WHAT YOU HAVE TO DO: Retype word for word the lines lying between the line containing "add('wig_left', wigLeft, MOHAIR);" and the line containing "import math", together with those two lines themselves, and nothing besides.

SUPPLIED INFORMATION:
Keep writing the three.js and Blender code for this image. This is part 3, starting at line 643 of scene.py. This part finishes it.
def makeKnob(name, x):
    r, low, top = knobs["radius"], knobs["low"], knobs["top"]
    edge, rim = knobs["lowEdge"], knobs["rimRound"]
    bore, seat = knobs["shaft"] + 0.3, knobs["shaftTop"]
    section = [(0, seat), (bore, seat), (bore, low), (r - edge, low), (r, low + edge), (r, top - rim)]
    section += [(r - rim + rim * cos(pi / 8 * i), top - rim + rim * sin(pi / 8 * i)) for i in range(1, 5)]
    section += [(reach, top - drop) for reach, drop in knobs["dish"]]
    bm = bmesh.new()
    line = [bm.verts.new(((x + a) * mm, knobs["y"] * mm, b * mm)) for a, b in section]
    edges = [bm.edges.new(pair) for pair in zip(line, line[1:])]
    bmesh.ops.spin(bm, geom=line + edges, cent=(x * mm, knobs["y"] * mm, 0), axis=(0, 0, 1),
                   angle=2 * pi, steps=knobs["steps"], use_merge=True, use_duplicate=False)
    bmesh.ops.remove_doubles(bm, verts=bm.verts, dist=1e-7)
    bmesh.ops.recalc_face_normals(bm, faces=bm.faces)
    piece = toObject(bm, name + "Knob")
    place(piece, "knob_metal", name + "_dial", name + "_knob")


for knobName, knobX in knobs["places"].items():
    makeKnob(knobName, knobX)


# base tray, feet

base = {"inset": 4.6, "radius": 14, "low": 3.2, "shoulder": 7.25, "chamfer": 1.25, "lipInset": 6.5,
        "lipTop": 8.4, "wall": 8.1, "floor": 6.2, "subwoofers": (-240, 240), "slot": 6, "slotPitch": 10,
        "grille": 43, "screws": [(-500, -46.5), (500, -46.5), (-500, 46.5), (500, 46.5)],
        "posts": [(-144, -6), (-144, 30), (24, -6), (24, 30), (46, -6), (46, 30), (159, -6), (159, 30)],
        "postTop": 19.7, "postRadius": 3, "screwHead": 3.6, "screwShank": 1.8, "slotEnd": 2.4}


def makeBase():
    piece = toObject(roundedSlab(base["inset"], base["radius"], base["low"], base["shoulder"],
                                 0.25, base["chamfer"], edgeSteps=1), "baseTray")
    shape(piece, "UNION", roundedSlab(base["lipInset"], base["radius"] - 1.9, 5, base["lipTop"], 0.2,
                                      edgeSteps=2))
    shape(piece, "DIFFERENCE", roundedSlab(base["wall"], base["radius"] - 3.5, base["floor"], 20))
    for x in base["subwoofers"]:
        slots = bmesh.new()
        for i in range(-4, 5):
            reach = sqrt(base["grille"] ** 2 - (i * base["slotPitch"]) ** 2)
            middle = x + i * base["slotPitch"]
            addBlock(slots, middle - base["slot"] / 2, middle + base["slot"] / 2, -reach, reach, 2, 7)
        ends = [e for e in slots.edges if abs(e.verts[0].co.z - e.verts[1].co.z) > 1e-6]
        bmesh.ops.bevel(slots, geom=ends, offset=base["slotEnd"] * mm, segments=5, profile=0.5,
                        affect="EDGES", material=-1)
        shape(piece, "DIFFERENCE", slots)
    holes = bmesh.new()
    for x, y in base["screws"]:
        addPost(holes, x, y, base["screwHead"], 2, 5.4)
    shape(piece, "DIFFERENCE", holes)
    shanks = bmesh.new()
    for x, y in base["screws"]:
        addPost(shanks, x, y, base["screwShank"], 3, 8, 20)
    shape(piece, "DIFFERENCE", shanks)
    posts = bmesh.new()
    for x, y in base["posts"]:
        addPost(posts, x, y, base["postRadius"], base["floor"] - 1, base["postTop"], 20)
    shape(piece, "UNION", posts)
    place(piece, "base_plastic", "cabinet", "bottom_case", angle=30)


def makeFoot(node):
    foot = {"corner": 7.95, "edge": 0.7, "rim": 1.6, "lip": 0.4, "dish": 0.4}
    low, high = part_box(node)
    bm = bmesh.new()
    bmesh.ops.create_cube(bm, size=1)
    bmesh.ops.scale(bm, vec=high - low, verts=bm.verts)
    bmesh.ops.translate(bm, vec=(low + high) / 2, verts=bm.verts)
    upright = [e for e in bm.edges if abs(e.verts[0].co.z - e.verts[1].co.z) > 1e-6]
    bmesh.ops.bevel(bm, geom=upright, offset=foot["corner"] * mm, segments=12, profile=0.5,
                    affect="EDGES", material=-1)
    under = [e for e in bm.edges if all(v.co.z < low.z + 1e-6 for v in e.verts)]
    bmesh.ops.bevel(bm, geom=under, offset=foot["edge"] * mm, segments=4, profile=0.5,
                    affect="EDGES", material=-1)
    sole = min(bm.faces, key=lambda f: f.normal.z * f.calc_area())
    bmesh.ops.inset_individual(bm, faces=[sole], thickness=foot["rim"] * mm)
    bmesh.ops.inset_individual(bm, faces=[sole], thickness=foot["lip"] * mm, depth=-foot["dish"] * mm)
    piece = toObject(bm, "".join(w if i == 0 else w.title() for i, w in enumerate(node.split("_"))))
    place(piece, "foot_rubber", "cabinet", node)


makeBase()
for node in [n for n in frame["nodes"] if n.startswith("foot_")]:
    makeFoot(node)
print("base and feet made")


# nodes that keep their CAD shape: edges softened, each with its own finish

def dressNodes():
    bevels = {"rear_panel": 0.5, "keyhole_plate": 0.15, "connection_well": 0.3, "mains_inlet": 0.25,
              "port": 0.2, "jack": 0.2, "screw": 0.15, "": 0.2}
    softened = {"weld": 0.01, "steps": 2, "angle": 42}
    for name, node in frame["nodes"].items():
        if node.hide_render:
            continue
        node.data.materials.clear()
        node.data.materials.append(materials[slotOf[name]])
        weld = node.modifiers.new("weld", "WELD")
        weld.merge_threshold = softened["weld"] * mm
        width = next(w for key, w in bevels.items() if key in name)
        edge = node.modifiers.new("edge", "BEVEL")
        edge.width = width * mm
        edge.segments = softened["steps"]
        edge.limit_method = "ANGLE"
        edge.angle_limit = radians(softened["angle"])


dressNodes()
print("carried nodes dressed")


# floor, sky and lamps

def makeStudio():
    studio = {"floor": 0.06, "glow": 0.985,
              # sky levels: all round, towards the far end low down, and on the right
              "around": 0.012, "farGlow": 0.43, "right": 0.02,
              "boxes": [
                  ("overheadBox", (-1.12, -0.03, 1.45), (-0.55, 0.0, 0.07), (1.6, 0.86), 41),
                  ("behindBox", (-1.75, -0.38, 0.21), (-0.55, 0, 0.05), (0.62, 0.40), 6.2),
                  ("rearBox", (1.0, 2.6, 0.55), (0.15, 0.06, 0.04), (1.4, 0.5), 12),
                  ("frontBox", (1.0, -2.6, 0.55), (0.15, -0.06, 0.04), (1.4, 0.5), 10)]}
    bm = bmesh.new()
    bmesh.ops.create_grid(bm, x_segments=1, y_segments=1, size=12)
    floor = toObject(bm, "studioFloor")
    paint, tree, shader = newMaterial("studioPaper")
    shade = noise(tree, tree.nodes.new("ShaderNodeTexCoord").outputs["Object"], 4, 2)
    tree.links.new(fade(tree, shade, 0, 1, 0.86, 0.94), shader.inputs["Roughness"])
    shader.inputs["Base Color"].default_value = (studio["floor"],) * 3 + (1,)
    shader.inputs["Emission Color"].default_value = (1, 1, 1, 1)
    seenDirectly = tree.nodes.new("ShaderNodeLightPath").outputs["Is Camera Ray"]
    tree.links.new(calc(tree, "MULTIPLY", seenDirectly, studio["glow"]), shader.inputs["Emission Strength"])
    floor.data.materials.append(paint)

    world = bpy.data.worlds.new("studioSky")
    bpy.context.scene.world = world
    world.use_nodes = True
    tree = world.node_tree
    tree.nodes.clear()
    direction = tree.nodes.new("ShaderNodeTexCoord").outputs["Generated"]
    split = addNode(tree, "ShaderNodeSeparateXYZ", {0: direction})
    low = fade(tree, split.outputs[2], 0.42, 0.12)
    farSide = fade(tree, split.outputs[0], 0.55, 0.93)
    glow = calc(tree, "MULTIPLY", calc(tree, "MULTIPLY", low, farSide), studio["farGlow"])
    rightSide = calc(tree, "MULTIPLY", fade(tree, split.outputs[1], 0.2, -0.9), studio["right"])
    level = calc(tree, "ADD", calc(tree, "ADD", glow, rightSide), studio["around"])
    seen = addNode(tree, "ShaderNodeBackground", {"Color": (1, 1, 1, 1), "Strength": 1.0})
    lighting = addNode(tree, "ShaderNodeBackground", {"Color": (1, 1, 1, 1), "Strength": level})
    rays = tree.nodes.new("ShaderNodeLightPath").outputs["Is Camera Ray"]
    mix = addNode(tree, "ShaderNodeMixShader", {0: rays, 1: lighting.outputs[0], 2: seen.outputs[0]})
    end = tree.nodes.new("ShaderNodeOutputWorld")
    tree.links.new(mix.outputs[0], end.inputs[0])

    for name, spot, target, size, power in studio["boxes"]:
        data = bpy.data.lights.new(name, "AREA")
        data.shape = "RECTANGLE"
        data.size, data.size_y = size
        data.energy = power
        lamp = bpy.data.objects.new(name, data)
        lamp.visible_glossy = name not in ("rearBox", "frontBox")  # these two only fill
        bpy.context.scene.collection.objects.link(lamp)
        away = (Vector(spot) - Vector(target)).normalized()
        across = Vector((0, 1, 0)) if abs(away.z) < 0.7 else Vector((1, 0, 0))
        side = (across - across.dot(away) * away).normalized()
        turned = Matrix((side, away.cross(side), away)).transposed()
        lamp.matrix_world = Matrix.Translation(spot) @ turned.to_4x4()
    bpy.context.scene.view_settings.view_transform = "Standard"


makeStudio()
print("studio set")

--

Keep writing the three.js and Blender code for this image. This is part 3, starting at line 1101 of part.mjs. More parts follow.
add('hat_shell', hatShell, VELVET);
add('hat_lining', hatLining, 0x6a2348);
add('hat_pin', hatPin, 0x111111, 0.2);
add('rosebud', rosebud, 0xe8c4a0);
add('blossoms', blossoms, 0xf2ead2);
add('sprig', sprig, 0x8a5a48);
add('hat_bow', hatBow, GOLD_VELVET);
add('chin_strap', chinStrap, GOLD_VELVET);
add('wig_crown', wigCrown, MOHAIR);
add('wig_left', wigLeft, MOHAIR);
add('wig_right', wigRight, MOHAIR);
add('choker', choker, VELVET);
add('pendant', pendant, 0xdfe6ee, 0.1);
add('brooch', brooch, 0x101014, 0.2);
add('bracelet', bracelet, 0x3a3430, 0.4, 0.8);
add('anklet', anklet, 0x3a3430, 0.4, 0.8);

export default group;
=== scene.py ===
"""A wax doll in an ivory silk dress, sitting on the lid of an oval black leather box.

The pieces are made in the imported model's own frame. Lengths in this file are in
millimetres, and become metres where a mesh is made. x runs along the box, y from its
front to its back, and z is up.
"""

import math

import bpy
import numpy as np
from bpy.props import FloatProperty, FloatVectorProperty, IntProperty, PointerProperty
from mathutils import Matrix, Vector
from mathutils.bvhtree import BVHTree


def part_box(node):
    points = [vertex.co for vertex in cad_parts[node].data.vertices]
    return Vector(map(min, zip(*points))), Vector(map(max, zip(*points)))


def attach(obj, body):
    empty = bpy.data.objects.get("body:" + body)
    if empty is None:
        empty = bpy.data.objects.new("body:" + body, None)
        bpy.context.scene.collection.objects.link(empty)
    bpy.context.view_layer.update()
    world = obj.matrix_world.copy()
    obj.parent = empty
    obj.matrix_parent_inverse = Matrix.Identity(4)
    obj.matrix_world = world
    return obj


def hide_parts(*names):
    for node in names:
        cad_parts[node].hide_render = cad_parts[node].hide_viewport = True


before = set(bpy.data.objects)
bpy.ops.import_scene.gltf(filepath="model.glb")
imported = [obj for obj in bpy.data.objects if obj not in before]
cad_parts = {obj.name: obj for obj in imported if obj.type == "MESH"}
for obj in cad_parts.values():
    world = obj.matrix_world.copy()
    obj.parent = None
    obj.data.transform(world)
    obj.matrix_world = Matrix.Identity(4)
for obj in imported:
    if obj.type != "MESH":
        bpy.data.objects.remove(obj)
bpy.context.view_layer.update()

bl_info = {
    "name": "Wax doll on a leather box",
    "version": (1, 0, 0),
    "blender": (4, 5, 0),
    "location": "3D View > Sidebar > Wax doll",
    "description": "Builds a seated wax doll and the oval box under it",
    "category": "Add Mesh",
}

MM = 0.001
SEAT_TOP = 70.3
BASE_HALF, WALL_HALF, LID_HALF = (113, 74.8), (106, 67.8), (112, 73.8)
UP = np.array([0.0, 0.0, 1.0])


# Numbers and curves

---

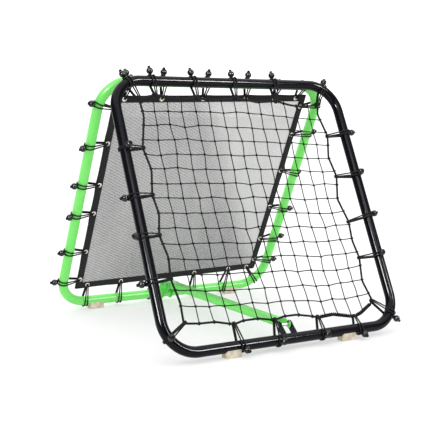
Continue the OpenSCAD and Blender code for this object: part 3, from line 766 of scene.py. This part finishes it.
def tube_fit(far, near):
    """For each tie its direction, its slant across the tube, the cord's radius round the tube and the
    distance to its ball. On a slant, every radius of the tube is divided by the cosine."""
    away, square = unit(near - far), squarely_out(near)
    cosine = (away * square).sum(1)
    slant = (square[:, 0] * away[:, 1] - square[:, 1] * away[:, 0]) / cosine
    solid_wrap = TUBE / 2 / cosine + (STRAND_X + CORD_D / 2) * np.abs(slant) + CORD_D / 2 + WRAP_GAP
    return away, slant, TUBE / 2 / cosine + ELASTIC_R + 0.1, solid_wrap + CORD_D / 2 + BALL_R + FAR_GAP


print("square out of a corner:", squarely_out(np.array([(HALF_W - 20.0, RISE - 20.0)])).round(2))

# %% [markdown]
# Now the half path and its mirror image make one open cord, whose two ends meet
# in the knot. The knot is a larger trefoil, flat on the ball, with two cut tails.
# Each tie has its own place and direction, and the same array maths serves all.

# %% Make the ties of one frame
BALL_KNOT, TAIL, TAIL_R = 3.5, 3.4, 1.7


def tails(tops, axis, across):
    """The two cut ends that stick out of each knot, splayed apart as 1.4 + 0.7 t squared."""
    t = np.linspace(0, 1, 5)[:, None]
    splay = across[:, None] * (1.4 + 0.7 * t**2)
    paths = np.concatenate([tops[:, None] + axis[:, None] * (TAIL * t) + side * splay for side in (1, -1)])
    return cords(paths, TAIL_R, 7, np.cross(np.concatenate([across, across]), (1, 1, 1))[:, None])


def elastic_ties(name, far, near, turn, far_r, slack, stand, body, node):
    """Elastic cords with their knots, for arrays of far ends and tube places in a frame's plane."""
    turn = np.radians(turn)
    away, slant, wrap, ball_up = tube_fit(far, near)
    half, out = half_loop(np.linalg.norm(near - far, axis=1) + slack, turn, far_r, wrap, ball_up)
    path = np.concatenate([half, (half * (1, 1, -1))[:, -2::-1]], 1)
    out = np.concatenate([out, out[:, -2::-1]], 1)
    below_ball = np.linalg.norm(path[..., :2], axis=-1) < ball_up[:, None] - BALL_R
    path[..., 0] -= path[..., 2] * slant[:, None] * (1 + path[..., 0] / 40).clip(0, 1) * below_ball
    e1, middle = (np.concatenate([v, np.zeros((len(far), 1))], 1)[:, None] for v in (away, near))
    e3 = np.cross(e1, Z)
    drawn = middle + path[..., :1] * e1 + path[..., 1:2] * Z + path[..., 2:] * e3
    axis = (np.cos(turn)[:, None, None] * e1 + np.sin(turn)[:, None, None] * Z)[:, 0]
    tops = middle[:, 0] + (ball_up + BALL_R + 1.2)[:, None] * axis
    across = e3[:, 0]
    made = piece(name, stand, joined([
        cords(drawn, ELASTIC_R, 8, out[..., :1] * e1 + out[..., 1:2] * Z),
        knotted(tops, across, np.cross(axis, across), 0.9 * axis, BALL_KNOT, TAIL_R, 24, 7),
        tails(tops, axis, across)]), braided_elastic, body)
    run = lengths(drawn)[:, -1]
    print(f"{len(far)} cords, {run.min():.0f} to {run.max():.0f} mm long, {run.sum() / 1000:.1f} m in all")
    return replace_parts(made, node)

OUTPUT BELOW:
add('wig_left', wigLeft, MOHAIR);
add('wig_right', wigRight, MOHAIR);
add('choker', choker, VELVET);
add('pendant', pendant, 0xdfe6ee, 0.1);
add('brooch', brooch, 0x101014, 0.2);
add('bracelet', bracelet, 0x3a3430, 0.4, 0.8);
add('anklet', anklet, 0x3a3430, 0.4, 0.8);

export default group;
=== scene.py ===
"""A wax doll in an ivory silk dress, sitting on the lid of an oval black leather box.

The pieces are made in the imported model's own frame. Lengths in this file are in
millimetres, and become metres where a mesh is made. x runs along the box, y from its
front to its back, and z is up.
"""

import math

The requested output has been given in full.